Both the number of new cases and the number of new deaths reported across the United States were down Monday in week-over-week comparisons. There were 301,308 new cases confirmed during the period of Sept. 28-Oct. 4, a 2.5% decrease from the previous week. There were also 4,871 coronavirus-related fatalities recorded during the period of Sept. 28-Oct. 4, a 8.2% decrease compared with the week prior, according to the memo.
However, the national positivity rate for COVID-19 tests increased slightly from 4.4% to 4.7% in week-to-week comparisons. Currently, 20% of hospitals across the country have more than 80% of beds full in their intensive care units. That figure was 17-18% during the summertime peak, the memo said.
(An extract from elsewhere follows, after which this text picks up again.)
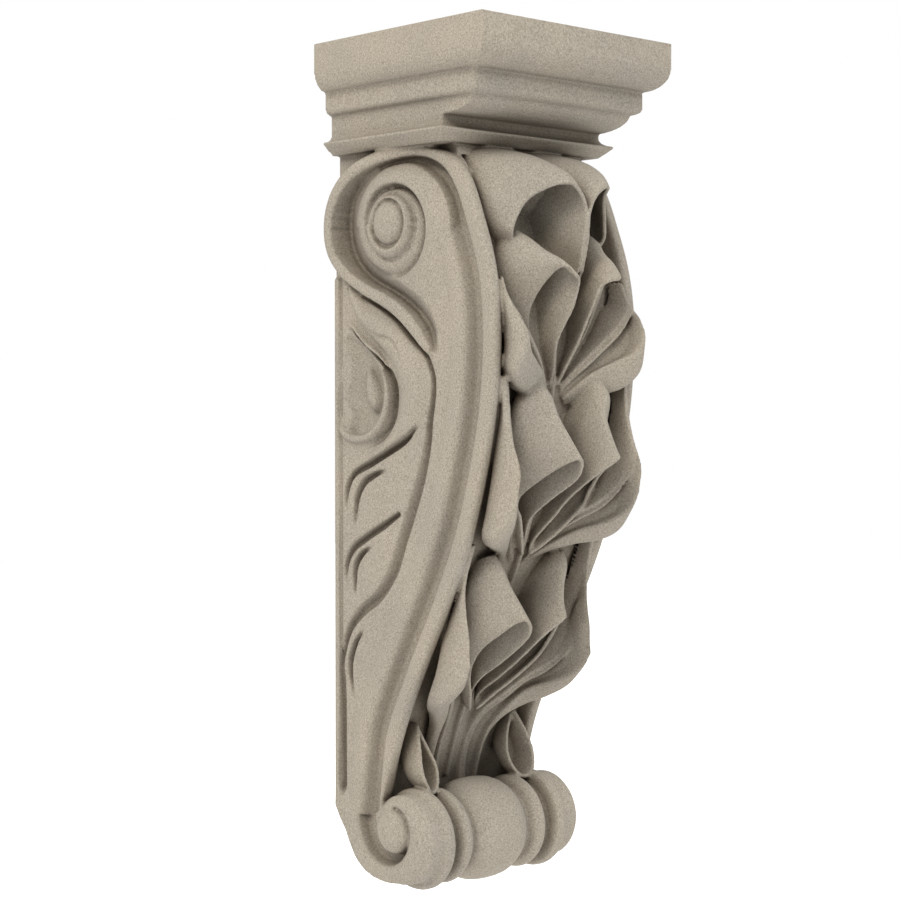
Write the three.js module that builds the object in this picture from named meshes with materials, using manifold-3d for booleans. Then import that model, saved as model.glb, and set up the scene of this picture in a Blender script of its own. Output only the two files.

In Alabama, COVID-19 cases accounted for 9.2% of the state’s inpatients during the week ending Sept. 29. The number of new cases nearly tripled in the western city of Tuscaloosa — from 562 to 1,549 — between the weeks ending Sept. 22 and Sept. 29, according to the memo.
In Colorado, there was a 42.2% relative increase in the number of new COVID-19 cases in Adams County between the weeks ending Sept. 22 and Sept. 29, driven by people under the age of 20. Meanwhile, nearly 80% of cases recorded in the northern city of Boulder since Aug. 24 have been linked to the University of Colorado, the memo said.
In Hawaii, there was a cluster of nine COVID-19 cases confirmed at the University of the Nations Kona campus in the town of Kailua-Kona, according to the memo.
Oct 06, 4:22 am
US reports nearly 40,000 new cases
There were 39,562 new cases of COVID-19 identified in the United States on Monday, according to a real-time count kept by Johns Hopkins University.
Monday’s tally is far below the country’s record set on July 16, when there were 77,255 new cases in a 24-hour-reporting period.
An additional 460 coronavirus-related fatalities were also recorded Sunday, down from a peak of 2,666 new fatalities reported on April 17.
A total of 7,458,549 people in the United States have been diagnosed with COVID-19 since the pandemic began, and at least 210,195 of them have died, according to Johns Hopkins. The cases include people from all 50 U.S. states, Washington, D.C. and other U.S. territories as well as repatriated citizens.
By May 20, all U.S. states had begun lifting stay-at-home orders and other restrictions put in place to curb the spread of the novel coronavirus. The day-to-day increase in the country’s cases then hovered around 20,000 for a couple of weeks before shooting back up and crossing 70,000 for the first time in mid-July. The daily tally of new cases has gradually come down since then but has hovered around 40,000 in recent weeks.